June 5, 2015| 8:59 AM EDT
These Jobs Numbers Offer No More Clarity Than Before
- They weren't dramatic enough to really change anything.
The May jobs numbers are generally stronger than expected, although the unemployment rate did tick up to 5.5% from 5.4%. Not only were the payroll numbers ahead of expectations, but hourly earnings ticked up 0.3%, which was higher than expected.
Following the news, the iShares 20+ Treasury Bond ETF (TLT) was hit, the dollar spiked and the indices were down. But we are already seeing a reversal of those reactions. The SPDR S&P (SPY) moved to essentially unchanged, but is now fading again.
While the numbers may have been stronger than expected, they weren't dramatic enough to really change anything. Many pundits expect the first rate hikes in September, while others predict a delay until 2016. No one is worried about a hike later this month.
The issue here really isn't the numbers. They are a bit stronger than expected, but the real concern among traders is trying to game the timing. There are plenty of folks that expect the Fed liftoff to produce a market correction, but they want to stay with the market uptrend as long as possible and not miss out by being overly anticipatory.
We are back down as I write, as the market wonders if good news is bad news. There are some additional positives such as the increase in the labor participation rate, but the big issue remains the timing of the Fed and we really don't have any greater clarity now than we did a few hours ago.
June 5, 2015 | 7:22 AM ET
Jobs Report Holds the Key to the Fed Move on Interest Rates
- Will last month's 'Goldilocks' data be repeated?
"Winners make a habit of manufacturing their own positive expectations in advance of the event."
For several months now, the market has ignored big-picture headlines and traded in a tight range. Support levels have been tested and there have been some probes of overhead resistance, but neither the bulls nor bears have been able to gain much traction. Both sides in the never-ending battle have been offering up a slew of arguments as to why they will prevail, but nothing has been able to propel the market out of its trading range.
Today we have a number of news events that can serve as justification for a breakout move in either direction. Keep in mind it isn't the news itself that matters most. The state of the market will determine if the news is good or bad.
The first event on the block is Greece, which has become a ridiculous farce as it has dragged out for many years now. The latest news is that they will not make the current payment but will bundle a number of payments and then borrow the funds from the IMF so it can pay the IMF. It is a mess, but it has been delayed and deferred endlessly and will likely be delayed and deferred again.

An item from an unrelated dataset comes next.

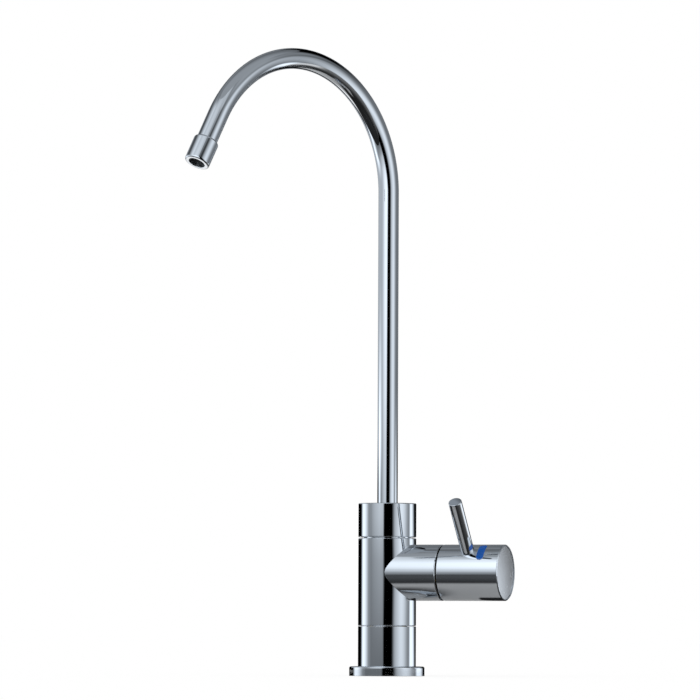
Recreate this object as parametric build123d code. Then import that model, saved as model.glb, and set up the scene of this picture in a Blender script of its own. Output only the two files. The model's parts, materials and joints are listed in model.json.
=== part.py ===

We have the semi-annual OPEC meeting today, which will cause some movement in the oil market. Oil has had a great rebound since March, but it has shown signs of weakness, and the United States Oil Fund (USO) is now threatening to break key 50-day simple moving average support. Oil isn't a major market mover, but it can have an influence on sentiment.
The big event today will be the May jobs report. No major changes are expected but the big question is whether the numbers might be hot enough to push the Fed to start its interest rate lift-off. Last month we had a "Goldilocks" number that wasn't too hot or too cold and the market reacted very favorably. However, after one strong day we fell back into the trading range and have not made much progress since then.
The market is obviously becoming more concerned about interest rates and that is reflected in the volatility in bonds that we have seen lately. It has caused some jerkiness in international markets but has not reached a point where it is causing a major change in market character.
The action yesterday was poor and gives the bears a slight edge going into the news flow today, but this market has typically done a great job of reversing weakness like yesterday, when it starts to contemplate what the Fed may or may not do.
Technically, this market has a long base and conditions are ripe for a new trend to eventually emerge. Will the news flow today be the tipping point? It is possible, but market players don't see it capable of developing the type of emotion needed to create a strong response.
I'll be back after the jobs news with an update.